Sur l'application des dispositions de l'article L. 761-1 du code de justice administrative et de l'article 37 de la loi du 10 juillet 1991 :
9. Mme A... a obtenu le bénéfice de l'aide juridictionnelle. Par suite, son avocat peut se prévaloir des dispositions des articles L. 761-1 du code de justice administrative et 37 de la loi du 10 juillet 1991. Il y a lieu, en application desdites dispositions, de mettre à la charge de l'Etat, le versement à Me F... de la somme de 1 200 euros sous réserve que celle-ci renonce à percevoir la somme correspondant à la part contributive de l'Etat à l'aide juridictionnelle.
DECIDE :
Article 1er : Le jugement n° 1903730 du 6 novembre 2019 du tribunal administratif de Bordeaux est annulé.
Article 2 : L'arrêté du 12 juin 2019 par lequel le préfet de la Gironde a refusé de délivrer à Mme A... un titre de séjour, lui a fait obligation de quitter le territoire français et a fixé le pays de destination est annulé.
Article 3 : Il est enjoint au préfet de la Gironde de délivrer à Mme A... une carte de séjour temporaire portant la mention " vie privée et familiale " dans le délai de deux mois à compter de la notification du présent arrêt.
Article 4 : L'Etat versera à Me F... la somme de 1 200 euros en application de l'article L. 761-1 du code de justice administrative et de l'article 37 de la loi du 10 juillet 1991, sous réserve qu'elle renonce à percevoir la somme correspondant à la part contributive de l'Etat à l'aide juridictionnelle.
Article 5 : Le surplus des conclusions de la requête est rejeté.
Article 6 : Le présent arrêt sera notifié à Mme B... A... à Me F... et au ministre de l'intérieur. Copie en sera adressée au préfet de la Gironde.

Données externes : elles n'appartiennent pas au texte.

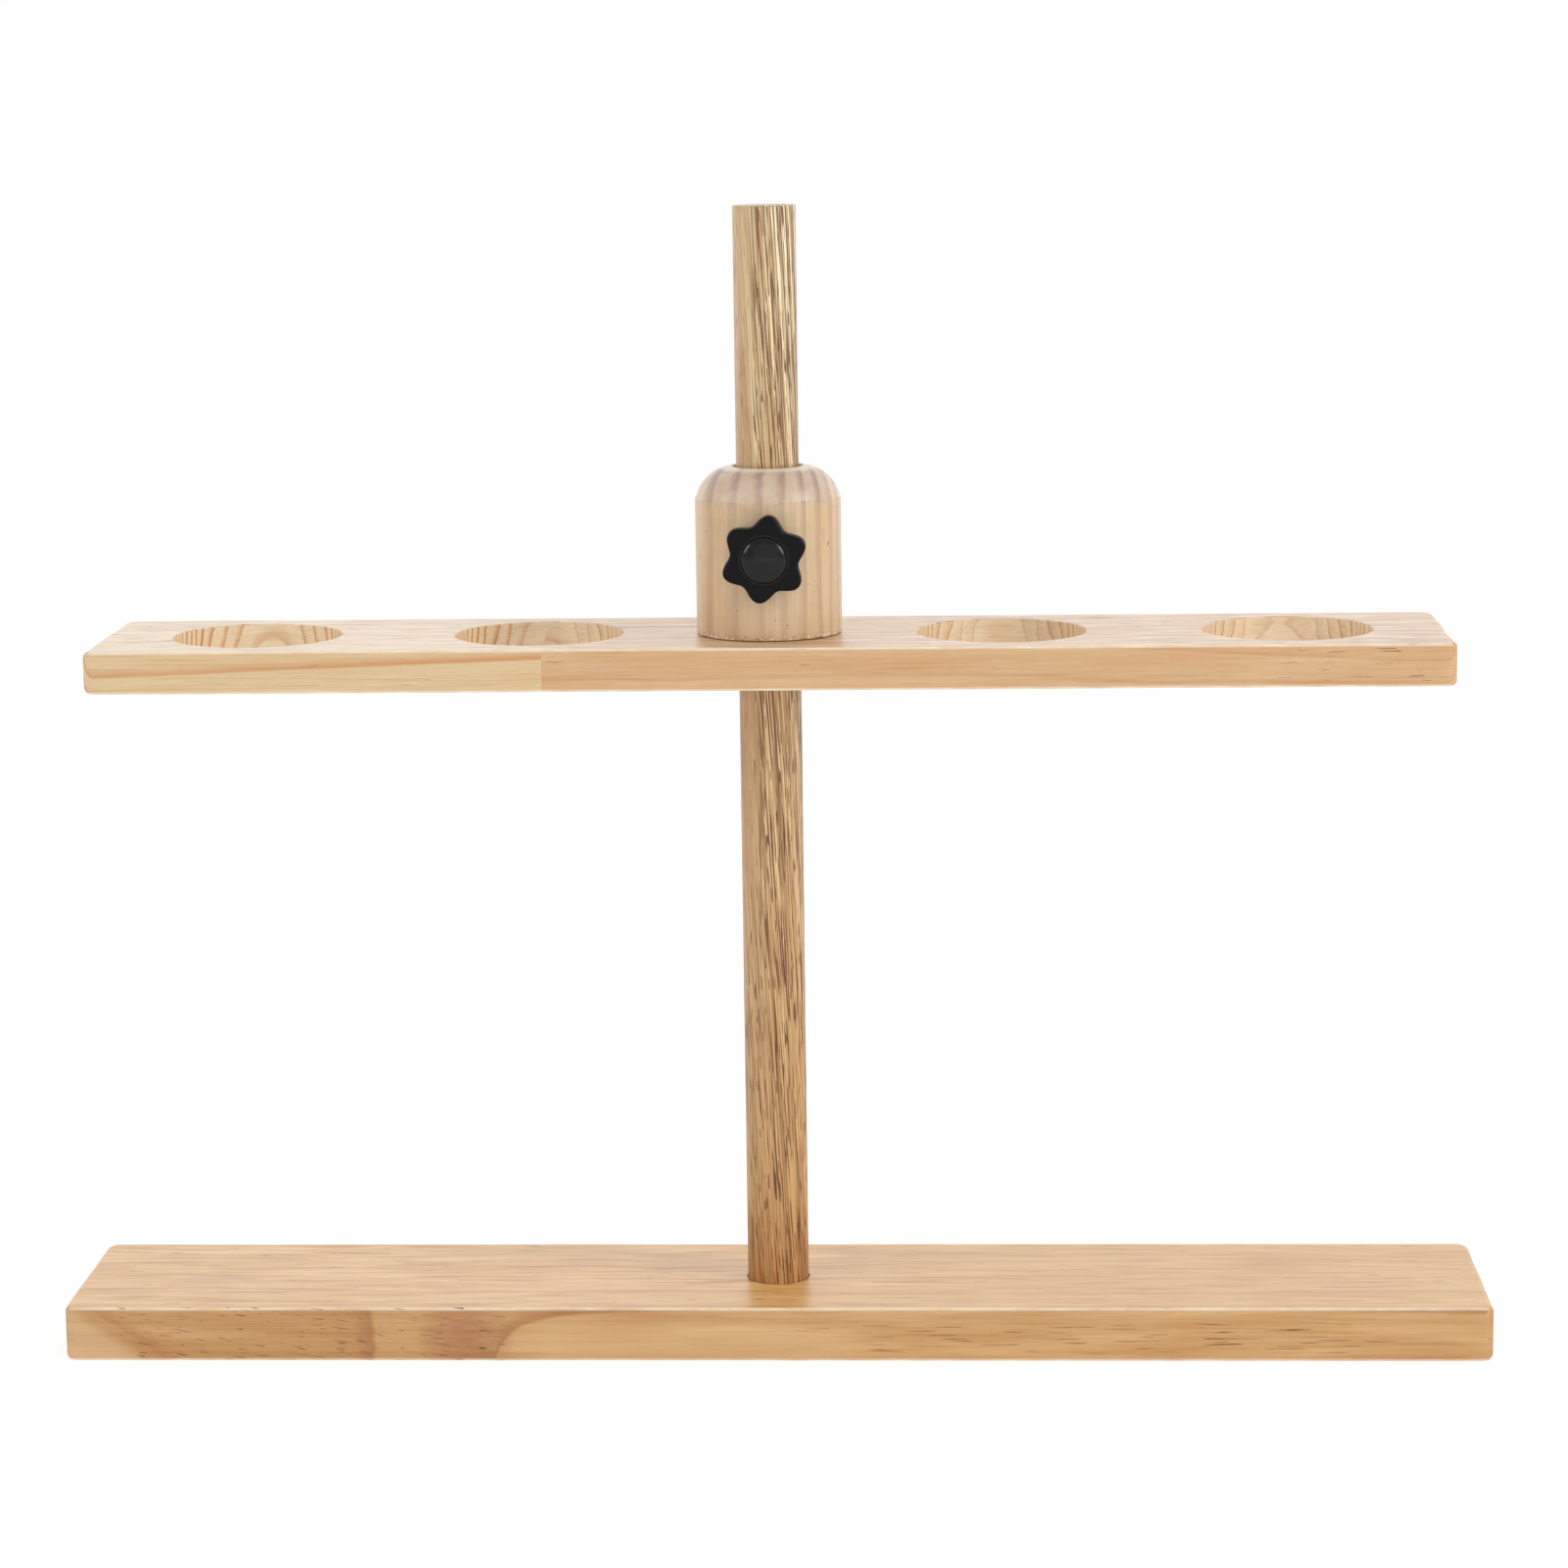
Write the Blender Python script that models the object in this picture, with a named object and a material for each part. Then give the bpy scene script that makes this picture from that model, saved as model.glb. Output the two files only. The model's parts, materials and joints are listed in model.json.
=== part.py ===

Délibéré après l'audience du 5 octobre 2020 à laquelle siégeaient :
M. Dominique Naves, président,
Mme E... C..., présidente-assesseure,
Mme Sylvie Cherrier premier conseiller.
Lu en audience publique, le 2 novembre 2020.
Le rapporteur,
Karine C...Le président,
Dominique Naves
Le greffier,
Cindy Virin
La République mande et ordonne au ministre de l'intérieur, et à tous huissiers de justice à ce requis, en ce qui concerne les voies de droit commun contre les parties privées, de pourvoir à l'exécution du présent arrêt.